Aim of the task – Using the listing below, copy exactly the lines from the one containing "Write part 3" to the one containing "# Relief, in", both lines included, and no others.

Task data –
--- Start ---

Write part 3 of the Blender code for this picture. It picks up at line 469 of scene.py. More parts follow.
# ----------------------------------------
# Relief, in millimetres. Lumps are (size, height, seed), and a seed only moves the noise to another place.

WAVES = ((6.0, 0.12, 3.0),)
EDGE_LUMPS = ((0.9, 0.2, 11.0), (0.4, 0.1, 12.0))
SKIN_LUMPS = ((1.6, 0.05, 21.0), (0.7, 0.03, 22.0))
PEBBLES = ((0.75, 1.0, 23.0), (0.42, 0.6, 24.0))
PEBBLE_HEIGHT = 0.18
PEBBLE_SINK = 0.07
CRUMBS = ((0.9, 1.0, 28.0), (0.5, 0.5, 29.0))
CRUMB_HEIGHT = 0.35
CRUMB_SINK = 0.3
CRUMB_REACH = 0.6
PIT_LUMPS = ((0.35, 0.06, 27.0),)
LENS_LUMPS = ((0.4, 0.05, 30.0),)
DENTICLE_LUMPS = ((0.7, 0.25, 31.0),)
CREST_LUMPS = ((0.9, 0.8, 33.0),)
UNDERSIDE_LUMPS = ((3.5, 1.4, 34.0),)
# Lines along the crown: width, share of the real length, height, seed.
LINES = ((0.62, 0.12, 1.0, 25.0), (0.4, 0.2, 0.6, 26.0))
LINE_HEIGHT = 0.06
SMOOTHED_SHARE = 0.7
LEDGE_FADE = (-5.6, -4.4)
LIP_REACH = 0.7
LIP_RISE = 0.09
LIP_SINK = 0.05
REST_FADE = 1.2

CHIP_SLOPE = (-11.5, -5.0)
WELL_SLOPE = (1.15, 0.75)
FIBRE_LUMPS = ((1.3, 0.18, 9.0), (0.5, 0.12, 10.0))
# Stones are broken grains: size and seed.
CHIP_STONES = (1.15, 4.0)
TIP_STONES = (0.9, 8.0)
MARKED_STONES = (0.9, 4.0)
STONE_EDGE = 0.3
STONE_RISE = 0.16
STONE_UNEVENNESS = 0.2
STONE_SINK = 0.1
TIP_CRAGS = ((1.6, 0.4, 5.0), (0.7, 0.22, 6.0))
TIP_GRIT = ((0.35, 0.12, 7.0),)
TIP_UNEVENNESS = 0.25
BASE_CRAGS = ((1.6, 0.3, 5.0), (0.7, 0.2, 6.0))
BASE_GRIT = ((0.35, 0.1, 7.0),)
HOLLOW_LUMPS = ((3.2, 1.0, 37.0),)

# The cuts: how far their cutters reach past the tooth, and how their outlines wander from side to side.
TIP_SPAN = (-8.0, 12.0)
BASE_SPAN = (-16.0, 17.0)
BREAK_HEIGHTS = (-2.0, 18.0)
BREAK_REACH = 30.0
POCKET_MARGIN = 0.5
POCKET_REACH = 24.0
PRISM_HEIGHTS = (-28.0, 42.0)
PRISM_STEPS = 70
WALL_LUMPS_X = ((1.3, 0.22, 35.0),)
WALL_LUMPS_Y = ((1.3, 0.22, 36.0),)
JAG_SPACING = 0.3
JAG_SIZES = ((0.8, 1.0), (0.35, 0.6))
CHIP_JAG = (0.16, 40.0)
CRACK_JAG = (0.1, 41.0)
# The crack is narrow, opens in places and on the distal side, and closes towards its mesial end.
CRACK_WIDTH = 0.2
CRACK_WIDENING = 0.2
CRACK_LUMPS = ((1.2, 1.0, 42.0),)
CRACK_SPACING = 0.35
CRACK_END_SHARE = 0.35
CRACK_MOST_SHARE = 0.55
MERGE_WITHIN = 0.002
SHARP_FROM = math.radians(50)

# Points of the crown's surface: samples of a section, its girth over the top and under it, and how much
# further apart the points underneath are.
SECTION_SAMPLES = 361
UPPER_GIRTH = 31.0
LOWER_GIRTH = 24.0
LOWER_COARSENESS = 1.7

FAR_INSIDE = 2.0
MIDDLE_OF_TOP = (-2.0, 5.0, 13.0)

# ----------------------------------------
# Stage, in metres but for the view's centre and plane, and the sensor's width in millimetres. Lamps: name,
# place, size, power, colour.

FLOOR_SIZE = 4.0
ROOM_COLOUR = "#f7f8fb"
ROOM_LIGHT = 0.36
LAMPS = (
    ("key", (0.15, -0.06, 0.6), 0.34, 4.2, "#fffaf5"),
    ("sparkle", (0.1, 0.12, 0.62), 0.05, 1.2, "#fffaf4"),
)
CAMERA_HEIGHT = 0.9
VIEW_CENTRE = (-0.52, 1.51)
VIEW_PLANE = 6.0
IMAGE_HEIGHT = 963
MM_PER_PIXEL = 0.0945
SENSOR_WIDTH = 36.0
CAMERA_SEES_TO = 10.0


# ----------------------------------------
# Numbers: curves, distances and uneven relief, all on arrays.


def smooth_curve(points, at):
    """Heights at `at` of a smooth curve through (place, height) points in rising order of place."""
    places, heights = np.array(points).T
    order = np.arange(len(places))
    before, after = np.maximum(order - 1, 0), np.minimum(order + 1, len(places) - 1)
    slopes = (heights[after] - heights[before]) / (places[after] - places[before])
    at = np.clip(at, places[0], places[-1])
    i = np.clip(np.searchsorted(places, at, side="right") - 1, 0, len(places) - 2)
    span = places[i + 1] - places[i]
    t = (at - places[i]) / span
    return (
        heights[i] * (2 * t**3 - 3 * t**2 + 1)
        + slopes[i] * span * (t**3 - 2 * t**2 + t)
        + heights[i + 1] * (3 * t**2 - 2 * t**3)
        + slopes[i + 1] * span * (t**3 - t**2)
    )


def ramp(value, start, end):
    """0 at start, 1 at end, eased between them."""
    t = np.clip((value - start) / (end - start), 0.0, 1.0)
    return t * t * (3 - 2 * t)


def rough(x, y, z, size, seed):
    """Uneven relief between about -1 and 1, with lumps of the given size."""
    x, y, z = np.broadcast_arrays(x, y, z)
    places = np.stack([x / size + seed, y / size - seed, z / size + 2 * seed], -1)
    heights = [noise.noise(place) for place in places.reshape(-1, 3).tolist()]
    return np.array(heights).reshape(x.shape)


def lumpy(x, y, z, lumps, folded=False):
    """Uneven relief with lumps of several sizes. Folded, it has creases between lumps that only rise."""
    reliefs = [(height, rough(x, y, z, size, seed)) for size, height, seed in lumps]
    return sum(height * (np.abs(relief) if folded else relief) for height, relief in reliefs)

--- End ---
--- Start ---

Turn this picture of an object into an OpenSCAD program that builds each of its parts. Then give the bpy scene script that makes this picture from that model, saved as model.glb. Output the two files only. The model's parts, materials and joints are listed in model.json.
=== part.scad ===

--- End ---

Output for this exercise –
Write part 3 of the Blender code for this picture. It picks up at line 469 of scene.py. More parts follow.
# ----------------------------------------
# Relief, in millimetres. Lumps are (size, height, seed), and a seed only moves the noise to another place.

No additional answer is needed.